FILE PHOTO: The logo of Italian payments group Nexi is pictured outside their headquarters in Milan, Italy, March 28, 2019. REUTERS/Alessandro Garofalo
October 14, 2021
MILAN (Reuters) – Italy’s antitrust authority said on Thursday it had given the green light to Nexi’s planned acquisition of smaller rival SIA but imposed some conditions on the two groups.
Last month, the competition watchdog said it had opened an investigation into Nexi’s merger with SIA, citing antitrust concerns in the country’s digital payments industry.

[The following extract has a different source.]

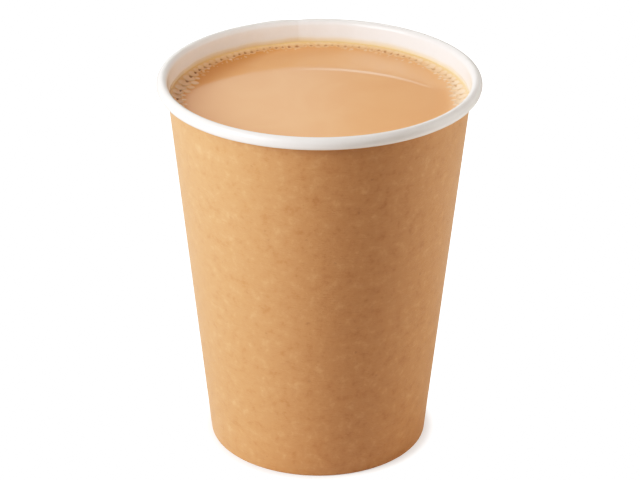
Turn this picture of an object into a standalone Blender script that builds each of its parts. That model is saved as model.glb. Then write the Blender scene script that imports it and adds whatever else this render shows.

Nexi, which merged with Nordic rival Nets in June, expects to finalise the merger with SIA this quarter, creating one of Europe’s largest payments groups.
The watchdog said in a statement that the measures imposed were aimed at avoiding discrimination and granting efficiency to any potential new players in the sector.
It added that the merger could strengthen or create a dominant position in some specific sectors, such as domestic card processing and clearing services, although the situation is expected to be temporary.
As a result, it has asked Nexi to waive an exclusivity clause in contracts with equensWorldline with reference to domestic processing and non-SEPA (Single Euro Payments Area) clearing services, and to sell non-SEPA clearing contracts that the group currently has with banks.